Authoritative learning resources

If you want deeper technical context around GPU computing, system architecture, and performance behavior, these resources are useful starting points: Lawrence Livermore National Laboratory, NASA High-End Computing Capability, and Princeton Research Computing.

Final takeaway

A bottleneck GPU calculator is best used as a decision support tool, not as a source of absolute truth. The most effective way to read the result is to compare it with your actual use case: monitor resolution, refresh target, game library, and upgrade plans. For 4K visual quality, a GPU bottleneck is often normal. For competitive 1080p or 1440p high-refresh gaming, CPU strength and memory tuning matter much more than many buyers expect.

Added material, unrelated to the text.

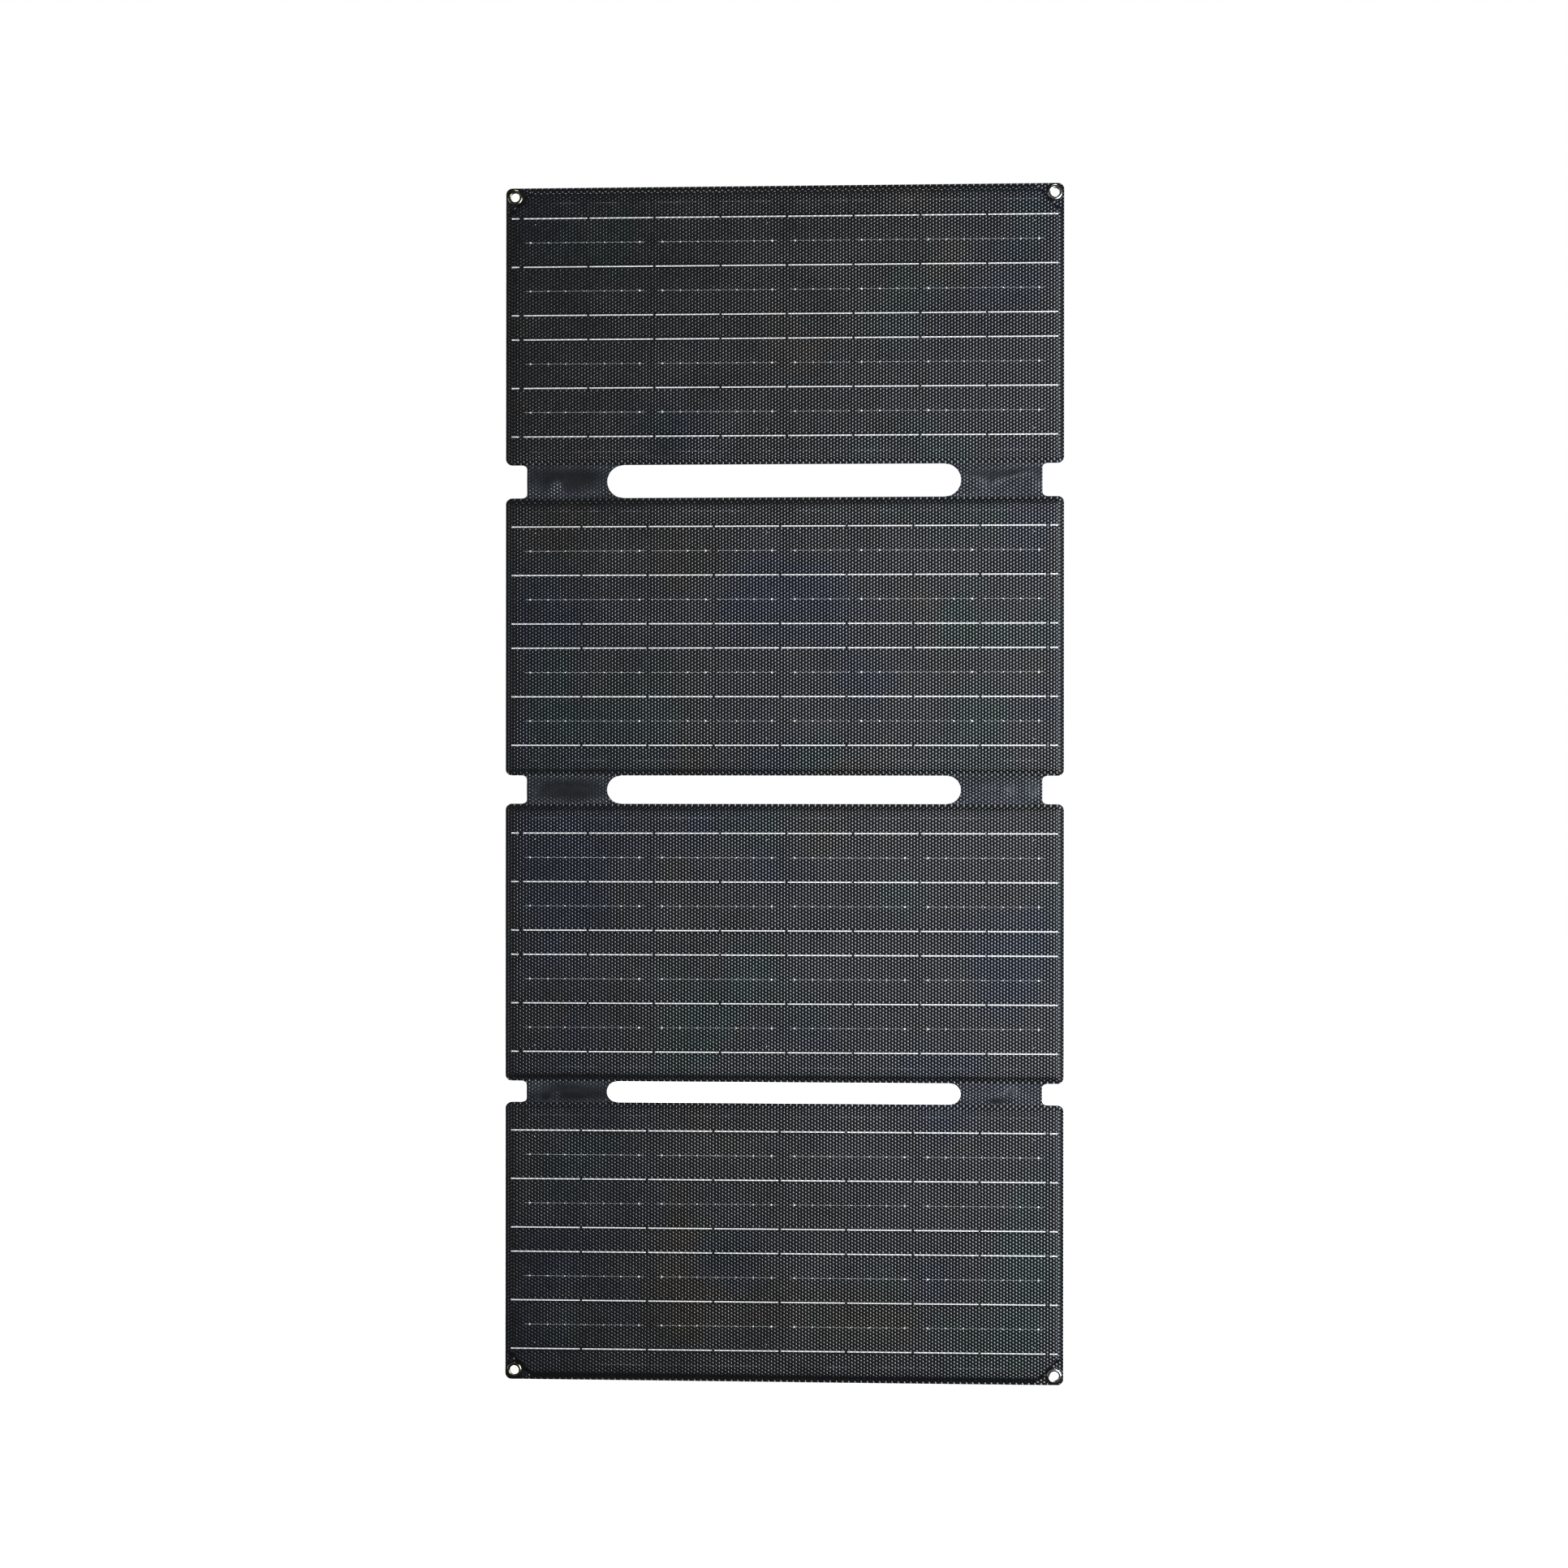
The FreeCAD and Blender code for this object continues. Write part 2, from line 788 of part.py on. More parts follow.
def make_box_base():
    """The tray bonded to the back fabric: walls, bosses, board posts, ports and hinge ears."""
    body = box_body("box_base")
    slab(
        body,
        lambda sketch: draw_rounded(sketch, "box_wide", "box_tall", "box_corner"),
        BOX_BACK,
        "back_face",
    )
    cut(
        body,
        lambda sketch: draw_rounded(
            sketch, "box_wide-2*box_wall", "box_tall-2*box_wall", "box_corner-box_wall"
        ),
        FLOOR_TOP,
        BOX_BACK,
    )
    slab(body, at_bosses("boss_radius"), BOX_BACK, "back_face+overlap")
    cut(body, at_bosses("screw_radius"), f"{LID_BACK}-screw_depth", BOX_BACK)

    def draw_posts(sketch):
        for across in ("-post_x", "post_x"):
            draw_circle(sketch, across, 0, "post_radius")

    slab(body, draw_posts, PCB_LOW, "back_face+overlap")

    def draw_lead_holes(sketch):
        for side in ("-", ""):
            draw_circle(sketch, f"{side}lead_post_x", 0, "lead_post_radius")

    cut(body, draw_lead_holes, "back_face", FLOOR_TOP)
    ports = side_sketch(body, "box_wide/2")
    clear = "2*port_clear"
    draw_rectangle(
        ports, *centred(f"usb_a_tall+{clear}", f"usb_a_wide+{clear}", USB_A_Y, "usb_a_at")
    )
    draw_rectangle(
        ports, *centred(f"usb_c_tall+{clear}", f"usb_c_wide+{clear}", USB_C_Y, "usb_c_at")
    )
    draw_circle(ports, DC_Y, "dc_at", "dc_nozzle+port_clear")
    pocket(body, ports, "box_wall+overlap")
    for low in ("cover_tall/2+ear_gap", "-cover_tall/2-ear_gap-ear_thick"):
        ear = new_sketch(body, "XY_Plane", low)
        draw_outline(
            ear,
            [
                ("box_wide/2-overlap", "hinge_y-knuckle"),
                ("hinge_x", "hinge_y-knuckle", "hinge_x", "hinge_y", 1),
                ("hinge_x", "hinge_y+knuckle"),
                ("box_wide/2-overlap", "hinge_y+knuckle"),
            ],
        )
        pad(body, ear, "ear_thick")
    pin = new_sketch(body, "XY_Plane", "cover_tall/2+ear_gap+ear_thick")
    draw_circle(pin, "hinge_x", "hinge_y", "hinge_pin")
    pocket(body, pin, "cover_tall+2*ear_gap+2*ear_thick")


def make_box_lid():
    """The flat lid with its screw holes and the hole for the status light."""
    body = box_body("box_lid")
    slab(
        body,
        lambda sketch: draw_rounded(sketch, "box_wide", "box_tall", "box_corner"),
        LID_BACK,
        LID_FRONT,
    )
    cut(body, at_bosses("screw_radius+port_clear"), LID_FRONT, LID_BACK)
    cut(
        body,
        lambda sketch: draw_circle(sketch, "light_at", 0, "light_radius"),
        LID_FRONT,
        LID_BACK,
    )


def make_box_gasket():
    """The flat seal between the walls and the lid."""
    body = box_body("box_gasket")
    rim = "box_wall/2-gasket_wide/2"
    slab(
        body,
        lambda sketch: draw_rounded(
            sketch, f"box_wide-2*({rim})", f"box_tall-2*({rim})", f"box_corner-({rim})"
        ),
        LID_FRONT,
        BOX_BACK,
    )
    inner = f"({rim}+gasket_wide)"
    cut(
        body,
        lambda sketch: draw_rounded(
            sketch, f"box_wide-2*{inner}", f"box_tall-2*{inner}", f"box_corner-{inner}"
        ),
        BOX_BACK,
        LID_FRONT,
    )


def make_lid_screws():
    """Four pan-head screws with a cross recess."""
    body = box_body("lid_screws")
    slab(body, at_bosses("screw_radius"), LID_BACK, f"{LID_BACK}-screw_depth")
    slab(body, at_bosses("head_radius"), f"{LID_BACK}+head_tall", LID_BACK)
    for wide, tall in (("recess_wide", "recess_long"), ("recess_long", "recess_wide")):

        def draw(sketch):
            for across in ("-boss_x", "boss_x"):
                for up in ("-boss_z", "boss_z"):
                    draw_rectangle(sketch, *centred(wide, tall, across, up))

        cut(body, draw, f"{LID_BACK}+head_tall/2", f"{LID_BACK}+head_tall")


def make_circuit_board():
    """The board, cut back at its corners to clear the bosses."""
    body = box_body("circuit_board")
    side, end = "pcb_wide/2", "pcb_tall/2"

    def draw(sketch):
        draw_outline(
            sketch,
            [
                (f"-{side}+pcb_cut", f"-{end}"),
                (f"{side}-pcb_cut", f"-{end}"),
                (side, f"-{end}+pcb_cut"),
                (side, f"{end}-pcb_cut"),
                (f"{side}-pcb_cut", end),
                (f"-{side}+pcb_cut", end),
                (f"-{side}", f"{end}-pcb_cut"),
                (f"-{side}", f"-{end}+pcb_cut"),
            ],
        )

    slab(body, draw, PCB_TOP, PCB_LOW)


def make_lead_posts():
    """Two soldered leads from the bus ribbons to the circuit board."""
    body = box_body("output_leads")

    def draw(sketch):
        for side in ("-", ""):
            draw_circle(sketch, f"{side}lead_post_x", 0, "lead_post_radius")

    slab(body, draw, PCB_LOW, "bus_back")


def make_usb_socket(label, kind, depth_y):
    """A metal socket shell, open at its mouth, with its contact tongue inside."""
    body = box_body(label)
    shell = side_sketch(body, f"{SOCKET_MOUTH}-{kind}_long")
    draw_rectangle(shell, *centred(f"{kind}_tall", f"{kind}_wide", depth_y, f"{kind}_at"))
    pad(body, shell, f"{kind}_long")
    room = side_sketch(body, SOCKET_MOUTH)
    draw_rectangle(
        room,
        *centred(
            f"{kind}_tall-2*{kind}_shell", f"{kind}_wide-2*{kind}_shell", depth_y, f"{kind}_at"
        ),
    )
    deep = f"{kind}_long-2"
    pocket(body, room, deep)
    tongue = side_sketch(body, f"{SOCKET_MOUTH}-{deep}-0.5")
    draw_rectangle(
        tongue, *centred(f"{kind}_tongue", f"{kind}_wide-4*{kind}_shell-0.6", depth_y, f"{kind}_at")
    )
    pad(body, tongue, f"{deep}-overlap")


def make_dc_socket():
    """A barrel socket with its centre pin."""
    body = box_body("dc_socket")
    block = side_sketch(body, "box_wide/2-box_wall-dc_long")
    draw_rectangle(block, *centred("dc_tall", "dc_wide", DC_Y, "dc_at"))
    pad(body, block, "dc_long")
    nozzle = side_sketch(body, "box_wide/2-box_wall-overlap")
    draw_circle(nozzle, DC_Y, "dc_at", "dc_nozzle")
    pad(body, nozzle, "box_wall+overlap-mouth_inset")
    room = side_sketch(body, SOCKET_MOUTH)
    draw_circle(room, DC_Y, "dc_at", "dc_bore")
    pocket(body, room, "socket_depth")
    pin = side_sketch(body, f"{SOCKET_MOUTH}-socket_depth-overlap")
    draw_circle(pin, DC_Y, "dc_at", "dc_pin")
    pad(body, pin, "socket_depth")


def make_board_parts():
    """What is soldered to the board beside the sockets."""
    for label, wide, tall, high, across, up in (
        ("bypass_diode", "diode_wide", "diode_tall", "diode_high", "diode_at", "diode_up"),
        ("controller_chip", "chip_wide", "chip_wide", "chip_high", "chip_at", "low_row"),
    ):
        body = box_body(label)
        slab(
            body,
            lambda sketch: draw_rectangle(sketch, *centred(wide, tall, across, up)),
            f"{PCB_TOP}+{high}",
            PCB_TOP,
        )
    inductor = box_body("inductor")
    slab(
        inductor,
        lambda sketch: draw_rounded(
            sketch, "inductor_wide", "inductor_wide", "inductor_corner", "inductor_at", "low_row"
        ),
        f"{PCB_TOP}+inductor_high",
        PCB_TOP,
    )
    capacitors = box_body("capacitors")

    def draw(sketch):
        for across in ("capacitor_outer", "capacitor_inner"):
            draw_circle(sketch, across, "capacitor_up", "capacitor_radius")

    slab(capacitors, draw, f"{PCB_TOP}+capacitor_high", PCB_TOP)
    light = box_body("status_light")
    slab(
        light,
        lambda sketch: draw_circle(sketch, "light_at", 0, "light_radius"),
        f"{LID_BACK}+light_proud",
        PCB_TOP,
    )


def make_port_cover():
    """The hinged dust cover over the sockets, and its pin."""
    body = box_body("port_cover")
    half = "cover_tall/2"
    inner = "hinge_x-knuckle"
    outer = f"{inner}+cover_thick"
    outline = new_sketch(body, "XY_Plane", f"-{half}")
    draw_outline(
        outline,
        [
            (inner, "cover_front"),
            (outer, "cover_front"),
            (outer, "hinge_y"),
            (inner, "hinge_y"),
        ],
    )
    pad(body, outline, "cover_tall")
    roll = new_sketch(body, "XY_Plane", f"-{half}")
    draw_circle(roll, "hinge_x", "hinge_y", "knuckle")
    pad(body, roll, "cover_tall")
    bore = new_sketch(body, "XY_Plane", half)
    draw_circle(bore, "hinge_x", "hinge_y", "knuckle_hole")
    pocket(body, bore, "cover_tall")
    pin = box_body("port_cover_pin")
    rod = new_sketch(pin, "XY_Plane", f"-{half}-ear_gap-ear_thick")
    draw_circle(rod, "hinge_x", "hinge_y", "hinge_pin")
    pad(pin, rod, "cover_tall+2*ear_gap+2*ear_thick")


# ---- build, test and write ----------------------------------------------------------

for panel_number in range(4):
    make_back_fabric(panel_number)
    make_core_sheet(panel_number, "backing_board", "board_back", "board_front")
    make_core_sheet(panel_number, "encapsulant", "board_front", "cell_back")
    make_cells(panel_number)
    make_ribbons(panel_number)
    make_bus_ribbons(panel_number)
    make_front_film(panel_number)
make_eyelets("top", 0)
make_eyelets("bottom", BOTTOM_EYELETS)
for fold_number in range(3):
    make_fold(fold_number)
make_box_base()
make_box_lid()
make_box_gasket()
make_lid_screws()
make_circuit_board()
make_lead_posts()
make_usb_socket("usb_a_socket", "usb_a", USB_A_Y)
make_usb_socket("usb_c_socket", "usb_c", USB_C_Y)
make_dc_socket()
make_board_parts()
make_port_cover()

doc.recompute()
for item in doc.Objects:
    if {"Invalid", "Error"} & set(item.State):
        raise RuntimeError(f"{item.Label} failed: {item.State}")
for sub_part in SUB_PARTS:
    if sub_part.Shape.isNull() or not sub_part.Shape.isValid():
        raise RuntimeError(f"{sub_part.Label} has no valid shape")

os.makedirs("parts", exist_ok=True)
for sub_part in SUB_PARTS:
    sub_part.Shape.exportStep(f"parts/{sub_part.Label}.step")
print(len(SUB_PARTS), "sub-parts written")
for fold_number in range(3):
    print("fold", fold_number + 1, "bends at Z", fold_axes(fold_number))
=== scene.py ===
import json
import math
import random

import bmesh
import bpy
import numpy as np
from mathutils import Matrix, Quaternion, Vector


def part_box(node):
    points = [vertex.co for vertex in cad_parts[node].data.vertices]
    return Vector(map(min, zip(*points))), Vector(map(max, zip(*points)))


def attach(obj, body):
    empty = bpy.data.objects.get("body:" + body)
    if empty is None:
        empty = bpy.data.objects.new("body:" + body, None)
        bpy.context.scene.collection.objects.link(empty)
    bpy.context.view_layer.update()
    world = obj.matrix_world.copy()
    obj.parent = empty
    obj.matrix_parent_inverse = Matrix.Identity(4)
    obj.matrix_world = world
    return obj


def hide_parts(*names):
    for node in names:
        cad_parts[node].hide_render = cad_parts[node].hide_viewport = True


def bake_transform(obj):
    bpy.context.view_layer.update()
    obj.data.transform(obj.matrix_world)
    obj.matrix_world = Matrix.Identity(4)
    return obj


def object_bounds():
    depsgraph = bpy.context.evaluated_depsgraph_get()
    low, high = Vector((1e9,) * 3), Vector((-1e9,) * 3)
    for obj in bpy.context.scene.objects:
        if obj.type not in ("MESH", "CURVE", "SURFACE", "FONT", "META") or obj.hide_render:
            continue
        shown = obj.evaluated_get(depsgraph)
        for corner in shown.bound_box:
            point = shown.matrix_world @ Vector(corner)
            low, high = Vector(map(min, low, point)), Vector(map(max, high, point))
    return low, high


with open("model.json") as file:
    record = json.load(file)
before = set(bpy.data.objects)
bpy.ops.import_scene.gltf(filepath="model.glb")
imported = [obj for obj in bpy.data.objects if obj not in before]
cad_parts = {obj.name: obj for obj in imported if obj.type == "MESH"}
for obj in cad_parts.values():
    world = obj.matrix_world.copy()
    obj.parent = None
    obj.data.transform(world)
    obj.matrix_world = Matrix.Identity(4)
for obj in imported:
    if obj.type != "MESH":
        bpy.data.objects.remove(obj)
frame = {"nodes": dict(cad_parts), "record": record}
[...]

A balanced PC is not simply the one with the most expensive parts. It is the one where each part supports your specific gaming target efficiently.

This calculator is an estimation model based on hardware tiers and workload weighting. It does not identify a precise FPS result for every game, and it should be paired with title-specific benchmark research before making a final purchase decision.